When he was on the field, however, Sanchez was the difference-maker at catcher that fantasy drafters were hoping for when they paid a premium for the right to have power from fantasy's weakest position. Sanchez's 34 homers were a career-high and he slashed .232/.316/.525, joining Willson Contreras as the only catchers to slug above .500. His .293 ISO lead all catchers by a country mile and he finished top-five at catcher in runs, RBI, and homers despite finishing 10th in plate appearances.

Sanchez backed up his elite power numbers by improving his batted ball profile as well. He put up a 42.1 percent hard contact rate, a new career-high, and had more batted ball events that lead to fantasy production, especially when compared to his disappointing 2018.

In 2018, Sanchez batted a ghastly .186 thanks largely to a .197 BABIP. Many fantasy drafters looked at the BABIP and assumed positive regression was due. Some was in fact due to bad luck, his BABIP bounced back a little in 2019 up to .244, but a lot of his struggles in 2018 were poor contact.
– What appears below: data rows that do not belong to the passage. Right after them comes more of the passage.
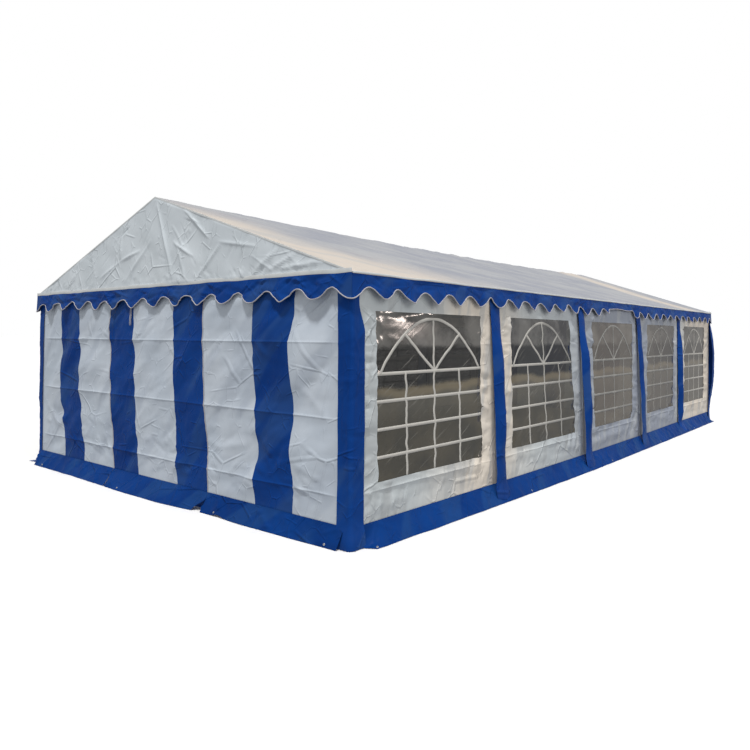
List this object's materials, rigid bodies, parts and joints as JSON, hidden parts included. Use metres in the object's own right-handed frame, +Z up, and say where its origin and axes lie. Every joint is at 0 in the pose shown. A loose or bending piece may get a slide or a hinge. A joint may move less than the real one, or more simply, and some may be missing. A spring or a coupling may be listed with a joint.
{
  "type": "party tent",
  "caption": "Marquee-style party tent: steel bents under a low ridge roof with a scalloped valance, striped gable walls with a zipped door, and side walls of arched film windows.",
  "frame": {"origin": "centre of the footprint, on the ground", "axes": "+Z up, +Y along the ridge from the front gable to the back one, +X towards the right side as seen from the front"},
  "size_m": [5.4, 10.22, 2.8549],
  "materials": {
    "white_fabric": "white coated fabric, semi-matt; the gable walls carry broad blue stripes",
    "roof_fabric": "off-white coated fabric, semi-matt, creased",
    "blue_fabric": "royal blue coated fabric with a soft gloss",
    "window_film": "clear flexible film, glossy, with white glazing bars printed or welded on",
    "steel": "galvanised steel tube"
  },
  "bodies": {
    "root": {"back_door": "white_fabric", "back_wall_left": "white_fabric", "back_wall_right": "white_fabric", "bent_1": "steel", "bent_2": "steel", "bent_3": "steel", "bent_4": "steel", "bent_5": "steel", "bent_6": "steel", "corner_strap_back_left": "blue_fabric", "corner_strap_back_right": "blue_fabric", "corner_strap_front_left": "blue_fabric", "corner_strap_front_right": "blue_fabric", "eave_tube_left": "steel", "eave_tube_right": "steel", "front_door": "white_fabric", "front_wall_left": "white_fabric", "front_wall_right": "white_fabric", "gable_back": "roof_fabric", "gable_front": "roof_fabric", "panel_left_1": "white_fabric", "panel_left_2": "white_fabric", "panel_left_3": "white_fabric", "panel_left_4": "white_fabric", "panel_left_5": "white_fabric", "panel_right_1": "white_fabric", "panel_right_2": "white_fabric", "panel_right_3": "white_fabric", "panel_right_4": "white_fabric", "panel_right_5": "white_fabric", "ridge_tube": "steel", "roof_cover_left": "roof_fabric", "roof_cover_right": "roof_fabric", "skirt_back": "blue_fabric", "skirt_front": "blue_fabric", "skirt_left": "blue_fabric", "skirt_right": "blue_fabric", "strap_left_1": "blue_fabric", "strap_left_2": "blue_fabric", "strap_left_3": "blue_fabric", "strap_left_4": "blue_fabric", "strap_right_1": "blue_fabric", "strap_right_2": "blue_fabric", "strap_right_3": "blue_fabric", "strap_right_4": "blue_fabric", "valance_back": "blue_fabric", "valance_front": "blue_fabric", "valance_left": "blue_fabric", "valance_right": "blue_fabric", "window_left_1": "window_film", "window_left_2": "window_film", "window_left_3": "window_film", "window_left_4": "window_film", "window_left_5": "window_film", "window_right_1": "window_film", "window_right_2": "window_film", "window_right_3": "window_film", "window_right_4": "window_film", "window_right_5": "window_film"}
  },
  "joints": []
}
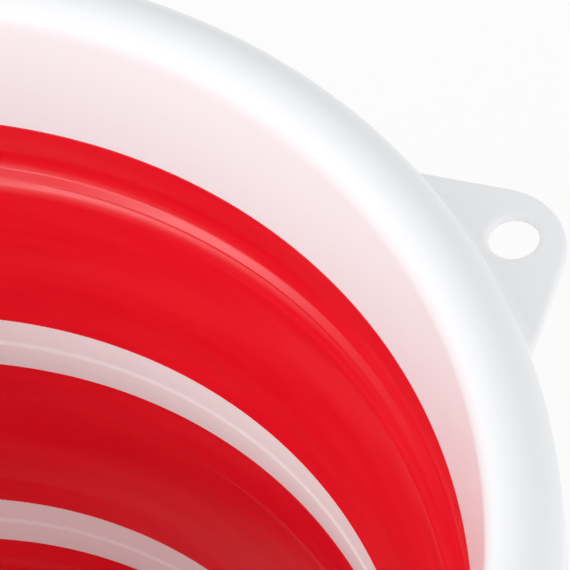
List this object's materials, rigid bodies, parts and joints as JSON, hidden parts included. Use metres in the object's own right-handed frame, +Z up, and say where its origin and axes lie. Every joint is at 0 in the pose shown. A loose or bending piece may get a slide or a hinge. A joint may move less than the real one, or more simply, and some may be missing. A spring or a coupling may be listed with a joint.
{
  "type": "collapsible bucket",
  "caption": "Round folding bucket with a stiff rounded rim and hanging tab, stiff hoops joined by soft folds, a moulded base and a swinging bail handle.",
  "frame": {"origin": "on the bucket's axis, at the floor that it stands on", "axes": "+Z up along the bucket's axis, +X towards the hanging tab, the bail pivots about Y"},
  "size_m": [0.3616, 0.3404, 0.214],
  "materials": {
    "white_plastic": "glossy moulded polypropylene",
    "ring_plastic": "satin moulded polypropylene",
    "soft_red": "smooth satin thermoplastic rubber"
  },
  "bodies": {
    "base": {"base_cup": "white_plastic", "foot_ring": "soft_red", "fold_lower": "soft_red"},
    "lower_ring": {"ring_lower": "ring_plastic", "fold_middle": "soft_red"},
    "upper_ring": {"ring_upper": "ring_plastic", "fold_upper": "soft_red"},
    "collar": {"rim_collar": "white_plastic", "rim_band": "soft_red", "pivot_pin_right": "white_plastic", "pivot_pin_left": "white_plastic"},
    "bail": {"bail": "white_plastic", "grip_sleeve": "soft_red"}
  },
  "joints": [
    {"name": "lower_fold", "type": "slide", "parent": "base", "child": "lower_ring", "axis": [0, 0, -1], "range_m": [0, 0.054]},
    {"name": "middle_fold", "type": "slide", "parent": "lower_ring", "child": "upper_ring", "axis": [0, 0, -1], "range_m": [0, 0.0515]},
    {"name": "upper_fold", "type": "slide", "parent": "upper_ring", "child": "collar", "axis": [0, 0, -1], "range_m": [0, 0.0435]},
    {"name": "bail_swing", "type": "hinge", "parent": "collar", "child": "bail", "pos_m": [0, 0, 0.188], "axis": [0, 1, 0], "range_deg": [0, 173]}
  ]
}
Sanchez hit 42.9 percent ground balls in 2018, which is fine for a speedster like Billy Hamilton, but for a slow, power-hitting catcher, that many grounders is a recipe for failure, especially when coupled with his 19.2 percent infield-fly-ball rate. Throw in a 25.1 percent strikeout rate and you have a sub-.200 hitter.
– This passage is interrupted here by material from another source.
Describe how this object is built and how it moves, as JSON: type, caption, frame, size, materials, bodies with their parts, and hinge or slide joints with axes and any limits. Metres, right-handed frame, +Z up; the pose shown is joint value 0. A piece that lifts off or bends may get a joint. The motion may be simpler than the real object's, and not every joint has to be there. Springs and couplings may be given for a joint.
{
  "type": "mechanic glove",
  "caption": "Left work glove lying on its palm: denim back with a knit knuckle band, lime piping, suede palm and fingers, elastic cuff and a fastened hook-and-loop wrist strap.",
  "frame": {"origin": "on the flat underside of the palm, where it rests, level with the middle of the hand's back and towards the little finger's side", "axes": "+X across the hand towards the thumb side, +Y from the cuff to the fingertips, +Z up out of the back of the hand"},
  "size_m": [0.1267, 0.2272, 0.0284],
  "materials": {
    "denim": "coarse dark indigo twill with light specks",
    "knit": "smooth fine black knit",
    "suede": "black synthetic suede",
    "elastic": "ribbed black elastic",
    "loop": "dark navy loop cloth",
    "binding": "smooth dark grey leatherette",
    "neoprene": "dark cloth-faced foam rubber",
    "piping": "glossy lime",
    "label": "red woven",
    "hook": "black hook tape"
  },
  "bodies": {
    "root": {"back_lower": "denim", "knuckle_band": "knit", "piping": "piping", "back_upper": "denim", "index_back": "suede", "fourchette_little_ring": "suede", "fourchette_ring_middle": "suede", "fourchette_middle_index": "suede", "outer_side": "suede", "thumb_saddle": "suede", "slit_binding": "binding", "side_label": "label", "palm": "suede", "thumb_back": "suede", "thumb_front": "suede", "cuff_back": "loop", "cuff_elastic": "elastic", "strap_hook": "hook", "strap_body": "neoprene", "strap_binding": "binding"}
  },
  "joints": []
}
This season, however, Sanchez made improvements in his swing and the results showed. He upped his line drive rate from 14.3 percent to 20.3 percent and improved his fly ball rate from 42.9 percent to 47.6 percent. These batted balls came at the expense of grounders and pop-ups and while he did strike out a bit more this year, he was able to raise his batting average back up to a number fantasy owners can live with in exchange for his elite power production.

 

2020 Projected Value

Moving forward, Sanchez will continue to be in the conversation for the first catcher drafted in fantasy, though probably not as high overall as he was being drafted this season. Going into 2018, the catcher landscape was Sanchez, J.T. Realmuto and a lot of unflattering starting options before getting to the real dregs of the position.

That likely will not be the case heading into 2019 as catcher actually looks deeper for fantasy than it's been in several years. Breakouts from Grandal and Wilson Ramos combined with the emergence of several exciting young players such as Will Smith mean there will be more startable catchers to go around and there won't be as much of a positional advantage to be had paying up for Sanchez or Realmuto.

That being said, Sanchez should still be the first catcher off the board when 2019 drafts commence. Realmuto has been more consistent in recent seasons, but he did not take the leap many predicted moving from Miami to Philadelphia. Sanchez has his injury history, yes, but when he's on the field no catcher is more of a difference-maker in fantasy. Baseball is a long season so if owners need to deal with an IL stint here or there so be it.

For my money, give me the only catcher in baseball with legitimate 45-homer upside if he can stay on the field. Injuries are a lazy excuse not to draft a certain player as anyone can get hurt, especially at catcher. Sanchez will be an absolute monster when he's on the field and if he stays healthy no other catcher can touch his power production. He plays in an extremely hitter-friendly home park in the middle of what should be another stacked Yankees lineup in the league where he can DH when other top catching options would need an off day.

Draft Sanchez confidently starting around the sixth round of 12-team fantasy leagues and pencil in 35-40 homers from a position other owners won't get 30. Just have a contingency plan in place if Sanchez needs another IL stint.